The other is “Buster,” so identified by the good-humored message on the back, addressed to G. M. Sneed of McLeansboro, Illinois: “This is Buster Dimond [?]. what do you think of him. Lovingly, Sister Sue.” This portrait reminded me of one of my own family dog pictures, and in pursuing my topic, I discovered that it was common for people in the late nineteenth century and early twentieth century to produce solo portraits of their dogs, who sometimes became the subject of a postcard message. Charmed, I began collecting, and in doing so found an unexpected way not only to discover my own visual intelligence but also to redeem a childhood of reading beloved dog stories at the same time. In time, the words—stories—took a back seat to the photographs, which was another unexpected outcome for me.
FIGURE 1
Unused RPPC, 1908, 5.5 × 8.7 cm.
I’m not the first person to collect antique photographs of people and their dogs. Barbara and Jane Brackman, for example, present a collection of informal and formal photographs, pairing their collection with comments about dogs over time. Their work testifies to the appeal of the human-dog relationship, but the appended comments about dogs rarely have any historical connection to the picture at hand. Libby Hall has produced several beautiful volumes of pictures that are worldwide in their scope, but she presents her pictures solely to document the dog love of previous generations, not as artifacts suggestive of further meaning. The same is true of a similar collection offered by Gary Eichhorn and Scott Jones. Moreover, Hall and Eichhorn and Jones prefer formal portraits, which means that their collections have a fairly narrow social dimension as well.
FIGURE 2
Buster. Used RPPC, 1911, 8.7 × 13.7 cm.
Other photo collections offer a much wider social perspective in terms of white owners particularly. Donna Long offers some historically pertinent information about the various dog breeds that appear in her collection of cute kids and dogs. Cameron Woo gathers his collection—Photobooth Dogs—by location. Catherine Johnson’s book Dogs presents more than four hundred cabinet cards, cartes de visite, and snapshots of people and dogs, coupling the photos with ahistorical quotations in honor of dogs. Ruth Silverman’s The Dog Observed: Photographs, 1844–1983 begins with antique photos where we often don’t know the photographer, but focuses on images by famous photographers as we move through the volume. The purpose of these collections is to demonstrate the enduring affection between people and dogs. For example, Barbara Cohen and Louise Taylor gathered portraits in Dogs and Their Women to celebrate “the loving relationship that women have with their dogs,”1 and they couple their portraits with comments about the dog from the woman in the picture. In fact, all of the editors of these collections suggest the same goal, sharing their enjoyment of these pictures as any dog enthusiast would. They aren’t pursuing historical accuracy in these collections; they are documenting emotional and spiritual commitment over time.

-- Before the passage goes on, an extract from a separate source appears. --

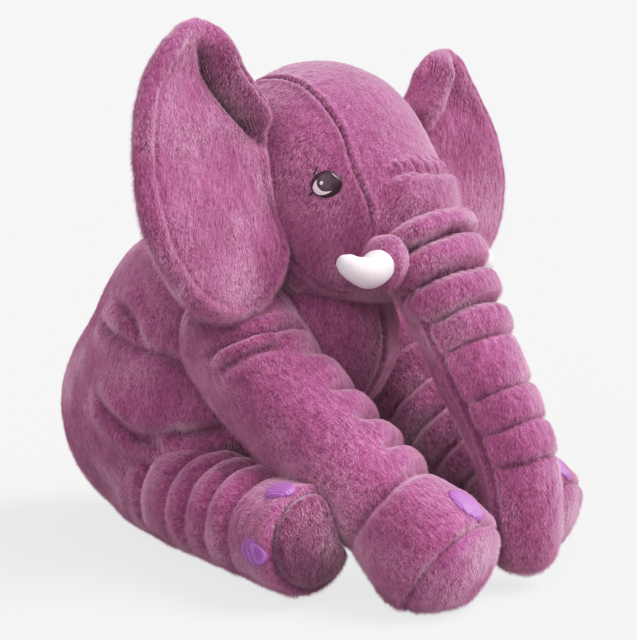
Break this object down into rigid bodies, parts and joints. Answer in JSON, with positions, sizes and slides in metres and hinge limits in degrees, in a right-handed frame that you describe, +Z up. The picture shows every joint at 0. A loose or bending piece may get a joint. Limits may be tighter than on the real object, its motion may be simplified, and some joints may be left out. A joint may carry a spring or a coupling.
{
  "type": "stuffed elephant",
  "caption": "Sitting plush elephant with long hanging trunk, wide flapping ears, stretched legs with toe patches, padded tusks and a tufted tail.",
  "frame": {"origin": "on the floor, under the middle of the toy's bounding box", "axes": "+Z up; the elephant faces -Y and its right side is at -X"},
  "size_m": [0.4602, 0.5413, 0.4474],
  "materials": {
    "plush": "short brushed pile, mauve pink",
    "stuffing_fibre": "loose polyester fibre",
    "tusk_cloth": "smooth short velour, near white",
    "toe_cloth": "ribbed satin, lilac",
    "eye_thread": "satin embroidery, dark brown with white highlights"
  },
  "bodies": {
    "torso": {"torso_back_panel": "plush", "torso_belly_panel": "plush", "torso_stuffing": "stuffing_fibre"},
    "head": {"forehead_panel": "plush", "chin_panel": "plush", "head_back_panel": "plush", "head_stuffing": "stuffing_fibre", "cheek_panel_right": "plush", "eye_right": "eye_thread", "cheek_right": "plush", "tusk_right": "tusk_cloth", "cheek_panel_left": "plush", "eye_left": "eye_thread", "cheek_left": "plush", "tusk_left": "tusk_cloth"},
    "trunk_upper": {"trunk_upper_front_panel": "plush", "trunk_upper_back_panel": "plush", "trunk_upper_stuffing": "stuffing_fibre"},
    "trunk_lower": {"trunk_lower_front_panel": "plush", "trunk_lower_back_panel": "plush", "trunk_lower_stuffing": "stuffing_fibre"},
    "tail": {"tail_cord": "plush", "tail_tuft": "plush"},
    "ear_right": {"ear_right_front_panel": "plush", "ear_right_back_panel": "plush"},
    "front_leg_right": {"front_leg_right_sleeve": "plush", "front_leg_right_stuffing": "stuffing_fibre", "front_leg_right_sole": "plush", "front_leg_right_toe_1": "toe_cloth", "front_leg_right_toe_2": "toe_cloth"},
    "hind_leg_right": {"hind_leg_right_sleeve": "plush", "hind_leg_right_stuffing": "stuffing_fibre", "hind_leg_right_sole": "plush", "hind_leg_right_toe_1": "toe_cloth", "hind_leg_right_toe_2": "toe_cloth"},
    "ear_left": {"ear_left_front_panel": "plush", "ear_left_back_panel": "plush"},
    "front_leg_left": {"front_leg_left_sleeve": "plush", "front_leg_left_stuffing": "stuffing_fibre", "front_leg_left_sole": "plush", "front_leg_left_toe_1": "toe_cloth", "front_leg_left_toe_2": "toe_cloth"},
    "hind_leg_left": {"hind_leg_left_sleeve": "plush", "hind_leg_left_stuffing": "stuffing_fibre", "hind_leg_left_sole": "plush", "hind_leg_left_toe_1": "toe_cloth", "hind_leg_left_toe_2": "toe_cloth"}
  },
  "joints": [
    {"name": "neck_nod", "type": "hinge", "parent": "torso", "child": "head", "pos_m": [0, 0.02, 0.25], "axis": [1, 0, 0], "range_deg": [-10, 0], "stiffness_Nm_per_rad": 6},
    {"name": "trunk_lift", "type": "hinge", "parent": "head", "child": "trunk_upper", "pos_m": [0, -0.145, 0.272], "axis": [1, 0, 0], "range_deg": [-18, 0], "stiffness_Nm_per_rad": 1.2},
    {"name": "trunk_curl", "type": "hinge", "parent": "trunk_upper", "child": "trunk_lower", "pos_m": [0, -0.187, 0.197], "axis": [1, 0, 0], "range_deg": [-25, 0], "stiffness_Nm_per_rad": 0.6},
    {"name": "ear_right_flap", "type": "hinge", "parent": "head", "child": "ear_right", "pos_m": [-0.1, -0.053, 0.325], "axis": [0, 0, 1], "range_deg": [-12, 12], "stiffness_Nm_per_rad": 0.15},
    {"name": "front_leg_right_lift", "type": "hinge", "parent": "torso", "child": "front_leg_right", "pos_m": [-0.088, -0.026, 0.184], "axis": [1, 0, 0], "range_deg": [-18, 0], "stiffness_Nm_per_rad": 3},
    {"name": "hind_leg_right_splay", "type": "hinge", "parent": "torso", "child": "hind_leg_right", "pos_m": [-0.082, 0.102, 0.045], "axis": [0, 0, 1], "range_deg": [-15, 0], "stiffness_Nm_per_rad": 3},
    {"name": "ear_left_flap", "type": "hinge", "parent": "head", "child": "ear_left", "pos_m": [0.1, -0.053, 0.325], "axis": [0, 0, 1], "range_deg": [-12, 12], "stiffness_Nm_per_rad": 0.15},
    {"name": "front_leg_left_lift", "type": "hinge", "parent": "torso", "child": "front_leg_left", "pos_m": [0.088, -0.026, 0.184], "axis": [1, 0, 0], "range_deg": [-18, 0], "stiffness_Nm_per_rad": 3},
    {"name": "hind_leg_left_splay", "type": "hinge", "parent": "torso", "child": "hind_leg_left", "pos_m": [0.082, 0.102, 0.045], "axis": [0, 0, 1], "range_deg": [0, 15], "stiffness_Nm_per_rad": 3},
    {"name": "tail_swing", "type": "hinge", "parent": "torso", "child": "tail", "pos_m": [0, 0.2405, 0.16], "axis": [0, 1, 0], "range_deg": [-40, 40], "stiffness_Nm_per_rad": 0.004}
  ]
}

This also means that no work considers what the dog in the photograph might mean beyond the visual surface of the subject. My work picks up from this documentation in order to delve more deeply into the cultural revelations that might arise from considering a collection as a visually expressive vehicle of cultural values. For example, there is a photograph toward the back of Johnson’s book of two white people in a doorway with a group of Great Danes. The dogs are facing the white people, clustered around them as if looking for a treat. To their left is a black woman dressed in white (perhaps a maid’s uniform) and a black man with his hat in hand. If this image were part of my collection, I’d probably suggest that the white people are displaying their possession of the dogs and the hired help. Perhaps there is other information about the photo that would clarify the relationships of the people, but in its absence, the visual information that I present in chapter 3 urges us to attend to these racial dimensions.
No archive is value neutral, and this statement certainly includes one as modest as what I present here. Paula Amad comments on the seeming objectivity of archival collections, noting that we should be aware of how much an archive is “produced, ideological, and often deeply personal.”2 To illustrate from the Picturing Dogs collection, in order for these photographs to be available, their originators or owners had to have the means of preserving them. So we have many more artifacts from middle- and upper-class subjects than from the working class and poor. I had to have the time to look for them and the financial means to purchase them, both class-based elements. The process of selection was subject to my liberal arts educational framework, along with my class, gender, and racial biases. I gravitated toward pictures of women, for example. And then my intuitions were in play as well. I often purchased a photograph without being able to say at the time why it seemed important. But as the collection grew, so did my vision of what was required to tell the emerging story.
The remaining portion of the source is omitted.